Popular Information contacted all 68 companies that signed the letter, asking: “Do you condemn the killing of two Minnesotans by federal officers?” All either declined to comment or to respond at all.

'Not our first rodeo'

Sahan: Bravery in the face of fear: Immigrant Defense Network goes statewide with constitutional observer training

“They [constitutional observers] are the ones keeping watch,” Immigrant Defense Network’s Edwin Torres Desantiago told Sahan (1/28/26). “They’re the ones that are making sure our constitution is upheld."

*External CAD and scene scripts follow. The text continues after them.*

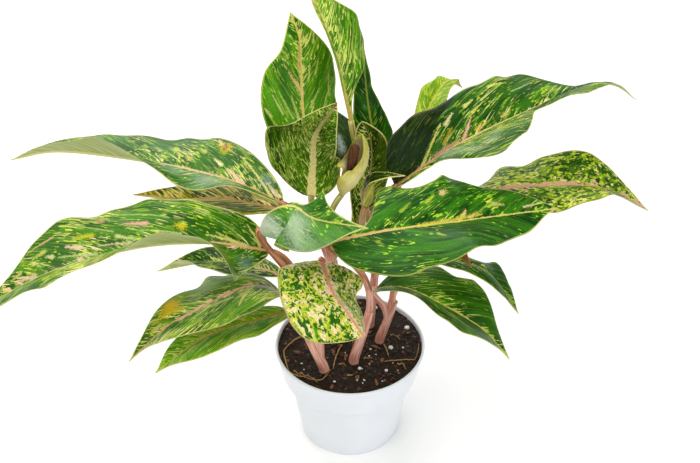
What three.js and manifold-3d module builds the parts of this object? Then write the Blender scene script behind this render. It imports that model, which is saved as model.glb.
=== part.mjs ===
// Potted chinese evergreen: a thin plastic nursery pot filled with potting soil,
// five leafy shoots standing in it, twenty two separate leaf blades, a flower and a bud.
// Millimetres, +Z up. The origin is the centre of the pot's underside, +X is the
// photo's right and -Y faces the viewer.
import * as THREE from 'three';
import Module from 'manifold-3d';
import { mergeVertices } from 'three/addons/utils/BufferGeometryUtils.js';

const wasm = await Module();
wasm.setup();
const { Manifold, Mesh } = wasm;

// Pot sizes
const potHeight = 81;
const rimRadius = 55;
const rimBandDepth = 26;
const rimBandFoot = 50;
const bodyTop = 46;
const baseRadius = 37.5;
const wall = 1.3;
const floorThickness = 2;
const drainHoleRadius = 4;
const drainCircleRadius = 24;
const drainHoleCount = 6;
const potSides = 40;

// Soil sizes
const soilLevel = 79.2;
const soilRings = 7;
const soilSides = 30;
const fitGap = 0.3;
const perliteCount = 16;

// Stem sizes
const buriedDepth = 28;
const stemSides = 10;
const petioleSides = 7;
const petioleSteps = 9;
const petioleFootRadius = 2.7;
const petioleEndRadius = 2.2;

// Blade sizes
const bladeThickness = 0.8;
const ribRelief = 1.1;
const bladeBaseHalf = 1.6;
const bladeArch = 25;
const marginWave = 2.5;
const marginWaves = 3;
const broadBladeHalf = 24;
const broadBladeGrid = [15, 3];
const smallBladeGrid = [9, 2];

const potColour = 0xecf1f6;
const soilColour = 0x2a1c15;
const stemColour = 0xd8a08c;
const spatheColour = 0xd9cf80;
const spadixColour = 0x7a3b28;
const budColour = 0xb4ad5c;

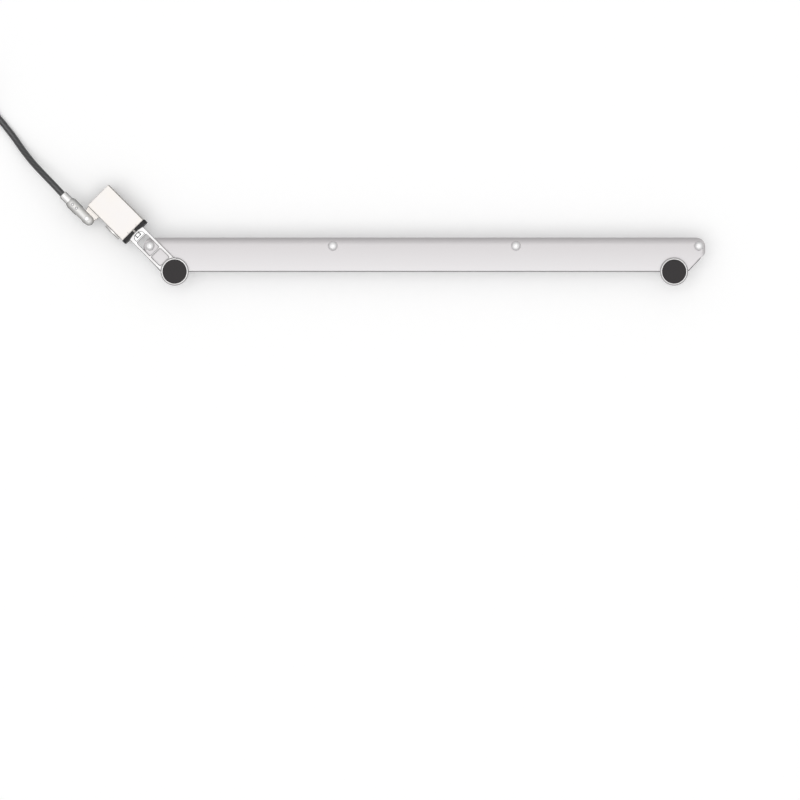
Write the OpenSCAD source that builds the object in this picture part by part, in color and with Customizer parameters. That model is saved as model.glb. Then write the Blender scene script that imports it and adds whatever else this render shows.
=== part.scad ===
// Laptop cable lock. A thin bracket plate is screwed to the laptop's underside along its hinge edge.
// An arm runs from one foot to the corner and ends in a security slot. A lock head with a T-bar
// hangs in that slot, turned by a key, and carries a swivel link with the steel cable.
// Millimetres. The origin is on the plate's laptop side, in the middle of the screw line. +Z points
// away from the laptop's underside and +Y away from its hinge edge.
// The arm and the head use their own axes: u along the arm, away from the foot, v to the side of
// the key, and z as in the whole.

/* [Bracket plate] */
// Distance between neighbouring case screws
screw_pitch = 113.5; // [105:0.5:120]
// Length of the plate beyond each outer screw
plate_end = 3.8; // [3.6:0.1:8]
// Width of the plate in front of the screw line
plate_front = 16.1; // [15:0.1:18]
// Width of the plate behind the screw line
plate_rear = 5.2; // [4.5:0.1:7]
// Thickness of the sheet
plate_t = 1.2; // [1:0.05:1.6]
// Radius of the roll along the rear edge, on the laptop's side
rear_roll_r = 9; // [8:0.5:20]
// Distance from the screw line to where the rear roll starts
rear_flat = 0.5; // [0.3:0.1:2]
// Radius of the roll at both ends, on the laptop's side
end_roll_r = 5; // [4.5:0.1:9]
// Width of the rolled ends
end_roll_w = 2.7; // [2:0.1:3.5]
// Rounding of the two rear corners, seen from above
rear_corner_r = 5.5; // [2:0.1:6]
// Length of the slanted front corners along the plate
slant_x = 10.6; // [7:0.1:11]
// Length of the slanted front corners across the plate
slant_y = 11.3; // [8:0.1:13]
// Rounding at both ends of each slant
slant_corner_r = 3; // [1:0.1:5]

/* [Case screws] */
// Diameter of the screw heads
screw_head_d = 5.4; // [4.6:0.1:5.6]
// Height of the screw heads
screw_head_h = 1.3; // [1.1:0.05:1.6]
// Radius of the dome on the screw heads
screw_dome_r = 4; // [3.7:0.1:6]
// Diameter of the screw shanks
screw_shank_d = 2.5; // [2:0.1:2.8]
// Length of the shanks below the laptop's face
screw_len = 4; // [3:0.5:6]
// Diameter of the screw necks, in the plate
screw_neck_d = 3.6; // [3.4:0.1:3.8]
// Thickness of the sheet left under the screw heads
screw_seat = 0.85; // [0.6:0.05:0.95]
// Width of the hexagon sockets across their corners
screw_socket_d = 1.8; // [1.4:0.1:2.2]
// Depth of the hexagon sockets
screw_socket_depth = 0.8; // [0.5:0.05:1]

/* [Feet] */
// Distance from the plate's end to the middle of a foot
foot_inset = 19.3; // [18.5:0.1:25]
// Distance from the screw line forward to the middle of a foot
foot_back = 15.9; // [15:0.1:17]
// Radius of the ears that carry the feet
ear_r = 8.3; // [7.6:0.1:8.6]
// Outer diameter of the foot rings
ring_d = 17.4; // [17.2:0.1:19]
// Width of the rim around the pads
ring_wall = 1.2; // [0.9:0.05:1.5]
// Height of the foot rings
ring_h = 1.7; // [1.65:0.05:2.2]
// Thickness of the floor under the pads
ring_floor = 0.8; // [0.7:0.05:1.1]
// Chamfer around the rims
ring_chamfer = 0.3; // [0.1:0.05:0.45]
// Thickness of the pads
pad_h = 1.4; // [1.2:0.05:2]
// Rounding of the pads' edges
pad_edge_r = 0.4; // [0.2:0.05:0.7]
// Diameter of the foot rivets
foot_rivet_d = 3; // [2.4:0.1:3.6]
// Diameter of the foot rivets' countersunk heads
foot_rivet_head_d = 5.8; // [4.6:0.1:6.6]
// Height of the foot rivets' heads
foot_rivet_head_h = 0.6; // [0.4:0.05:0.65]

/* [Lock arm] */
// Width of the arm
arm_w = 11.7; // [11.2:0.1:13]
// Thickness of the arm on the plate
arm_t = 1.6; // [1.3:0.05:1.65]
// Length of the arm beyond the plate's corner
arm_overhang = 5.93; // [5.8:0.01:8]
// Radius of the arm's rounded end, seen from above
arm_end_r = 21.8; // [15:0.1:40]
// Rounding of the two corners at the arm's end
arm_corner_r = 0.8; // [0.4:0.1:1.2]
// Depth of the arm's end block below the laptop's face
arm_drop = 5.6; // [5.2:0.1:7]
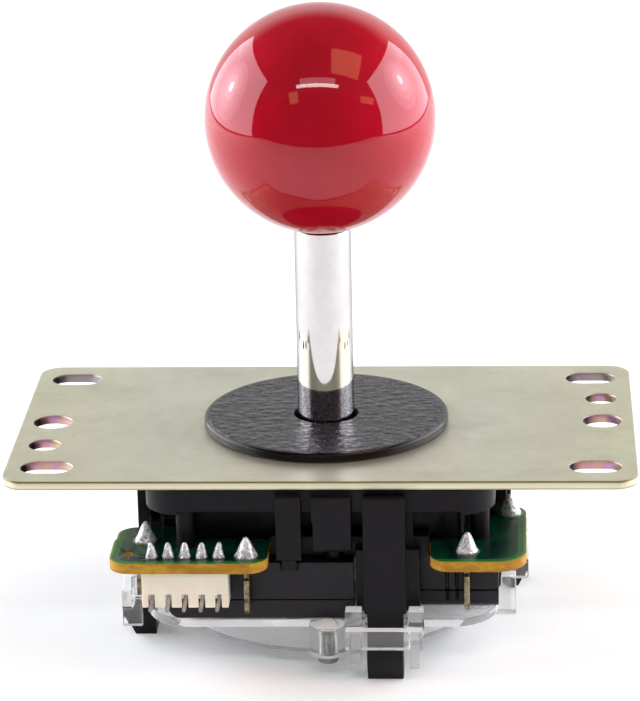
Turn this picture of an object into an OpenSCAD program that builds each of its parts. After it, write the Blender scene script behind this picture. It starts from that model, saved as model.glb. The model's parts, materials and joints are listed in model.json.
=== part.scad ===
// Ball-top arcade lever on a flat mounting plate, with four lever-operated snap switches,
// a printed circuit board and a clear snap-on restrictor gate.
// Origin: centre of the mounting plate's top face. +Z is up, towards the ball, +X runs along
// the plate's long side, and -Y is the side with the connector.

/* [Mounting plate] */
// Length of the plate along X
plate_w = 95; // [90:0.5:110]
// Depth of the plate along Y
plate_d = 53; // [53:0.5:60]
// Thickness of the plate
plate_t = 1.4; // [1.2:0.1:1.6]
// Distance between the slots' centres along X
slot_pitch_x = 82.5; // [80:0.5:84]
// Distance between the slots' centres along Y
slot_pitch_y = 40.5; // [38:0.5:41]
// Length of a slot, end to end
slot_len = 7.8; // [6:0.1:9]
// Width of a slot
slot_w = 5; // [4:0.1:5.5]
// Distance between the two round holes on the long centre line
row_pitch = 85.4; // [83:0.1:87]
// Diameter of the round holes on the centre line
row_hole_d = 5.9; // [5:0.1:6]
// Diameter of the two small offset holes
small_hole_d = 4.8; // [4:0.1:5]

/* [Lever] */
// Diameter of the ball top
ball_d = 35; // [30:0.5:40]
// Height of the ball's centre above the plate
ball_z = 48.6; // [44:0.1:56]
// Diameter of the visible part of the shaft
shaft_d = 8.7; // [8.4:0.1:8.8]
// Diameter of the shaft below its shoulder
stem_d = 6; // [5.6:0.1:6.2]
// Depth of the pivot's centre below the plate's top face
pivot_depth = 2.5; // [2.3:0.1:2.6]
// Diameter of the ball-shaped pivot bush
bush_d = 13.2; // [13:0.1:13.4]
// Diameter of the actuator's working rim
actuator_d = 16.3; // [15.6:0.1:16.4]
// Diameter of the dust washer
washer_d = 37.8; // [34:0.1:38.4]
// Diameter of the dust washer's hole
washer_hole_d = 9.9; // [9.9:0.1:10.4]

/* [Switches] */
// Length of a switch body
switch_len = 28; // [27.6:0.1:28.2]
// Depth of a switch body, from its terminal face to its plunger face
switch_depth = 15.9; // [15.5:0.1:16]
// Diameter of a plunger
plunger_d = 2.5; // [2:0.1:2.8]

/* [Hidden] */
$fn = 64;
SIDES = ["front", "right", "rear", "left"];
EPS = 0.01;

// Levels, all measured from the plate's top face
pivot_z = -pivot_depth;
flange_bottom = -5.0;
corner_bottom = -5.6;
deck_bottom = -3.4;
turret_bottom = -8.6;
board_top = -11.1;
board_t = 1.6;
board_bottom = board_top - board_t;
case_top = board_bottom - 0.15;
cover_top = -18.9;
cover_bottom = -21.85;
gate_top = -22.1;
gate_bottom = -28.2;
foot_z = -30.5;
plunger_z = -17.0;
spring_top = turret_bottom - 0.1;
spring_bottom = -17.0;

// Plan sizes
flange_half = 26.3;
flange_r = 6;
board_half = 30.9;
board_r = 4.5;
switch_face = 26.7;
switch_right = 5.1;
switch_left = switch_right - switch_len;
switch_inner = switch_face - switch_depth;
plunger_tip = 9.2;
wall = 1.5;
peg_y = -23.9;
peg_x = [switch_left + 2.8, switch_right - 3.0];
peg_r = 1.45;

// Clip legs: each is offset from its side's centre line
clip_x = 9.77;
clip_top_w = 6.3;
clip_foot_w = 5.4;
clip_in = 26.35;
clip_out = 28.5;
barb_out = 31.25;
barb_top = -25.35;

// Terminals of the front switch
no_x = -10.8;
no_pin_y = -28.4;
com_y = -22.0;
com_pin_x = -26.35;
tab_t = 0.8;
tab_bottom = -19.9;
pin_top = -9.3;

// Connector
pin_count = 5;
pin_pitch = 2.5;
pin_x0 = -24.9;
pin_y = -28.8;
shell_bottom = -18.3;

// Lever details
shoulder_z = -1.15;
shaft_end = -29.0;
ball_flat = 31.7;
stub_top = 42;
ring_z = -27.0;
ring_t = 0.8;
groove_r = 2.5;
running = 0.05;

// ---- Helpers ----

// A rectangle with round corners, centred on the origin
module rounded_outline(w, d, r) {
    square([w - 2 * r, d], center = true);
    square([w, d - 2 * r], center = true);
    for (x = [-1, 1], y = [-1, 1])
        translate([x * (w / 2 - r), y * (d / 2 - r)]) circle(r);
}

// A box from its lowest to its highest corner
module block(low, high) {
    translate(low) cube(high - low);
}

// A prism between two heights over a 2D outline
module slab(bottom, top) {
    translate([0, 0, bottom]) linear_extrude(top - bottom) children();
}

// An upright cylinder between two heights
module post(x, y, r, bottom, top) {
    translate([x, y, bottom]) cylinder(h = top - bottom, r = r);
}

// What the front side has, repeated on the other three sides
module each_side() {
    for (k = [0:3]) rotate(90 * k) children();
}

// A profile drawn as [distance from the lever's axis, height], extruded along the front side
module side_profile(x_low, x_high, points) {
    translate([x_low, 0, 0]) rotate([90, 0, 90])
        linear_extrude(x_high - x_low) polygon([for (p = points) [-p[0], p[1]]]);
}

// ---- Mounting plate and its screws ----

screw_at = 9.5;
screw_head_r = 2.8;

module slot_outline() {
    translate([-(slot_len - slot_w) / 2, 0]) circle(slot_w / 2);
    translate([(slot_len - slot_w) / 2, 0]) circle(slot_w / 2);
    square([slot_len - slot_w, slot_w], center = true);
}

module mounting_plate() {
    small_x = row_pitch / 2;
    small_y = 10.4;
    centre_hole_r = 9;
    color("#bdbca8") difference() {
        slab(-plate_t, 0) rounded_outline(plate_w, plate_d, 3.5);
        for (x = [-1, 1], y = [-1, 1])
            translate([x * slot_pitch_x / 2, y * slot_pitch_y / 2, 0])
                slab(-plate_t - 1, 1) slot_outline();
        for (x = [-1, 1]) post(x * row_pitch / 2, 0, row_hole_d / 2, -plate_t - 1, 1);
        post(-small_x, -small_y, small_hole_d / 2, -plate_t - 1, 1);
        post(small_x, small_y, small_hole_d / 2, -plate_t - 1, 1);
        post(0, 0, centre_hole_r, -plate_t - 1, 1);
        for (x = [-1, 1], y = [-1, 1])
            translate([x * screw_at, y * screw_at, -plate_t])
                cylinder(h = plate_t + EPS, r1 = 1.6, r2 = screw_head_r + 0.05);
    }
}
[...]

You can read, at the Guardian (1/20/26), Alyssa Oursler’s notes on just how grassroots networks in the Twin Cities, with things like community watch and mutual aid, are building on work honed in the 2020 protests in response to George Floyd’s state sanctioned murder. As Oursler quotes one rapid response organizer, “This is not our first rodeo.”

Another aid worker is cited: “We’ve always had to do it ourselves. We have whistles and we have organizing. That’s all we have against people with huge trucks and guns.”

And you can stay in touch with reporting from Minnesotan journalists, like those at Sahan Journal, a nonprofit digital newsroom focused on the state’s immigrants and communities of color, offering reports along the lines of "Bravery in the Face of Fear: Immigrant Defense Network Goes Statewide With Constitutional Observer Training" (1/28/26).

There have been creditable Big Media reports on Minneapolis, but just as events have shown us the need for a disruptive new way forward in politics, they've shown up the failures of so-called legacy media to confront the moment, and the value of citizen journalism that doesn’t pretend to come from nowhere, but instead centers the people at the sharp end of the policies crafted by the forces to whom corporate media give pride of place.

Support your local and independent journalists, is what I’m trying to say.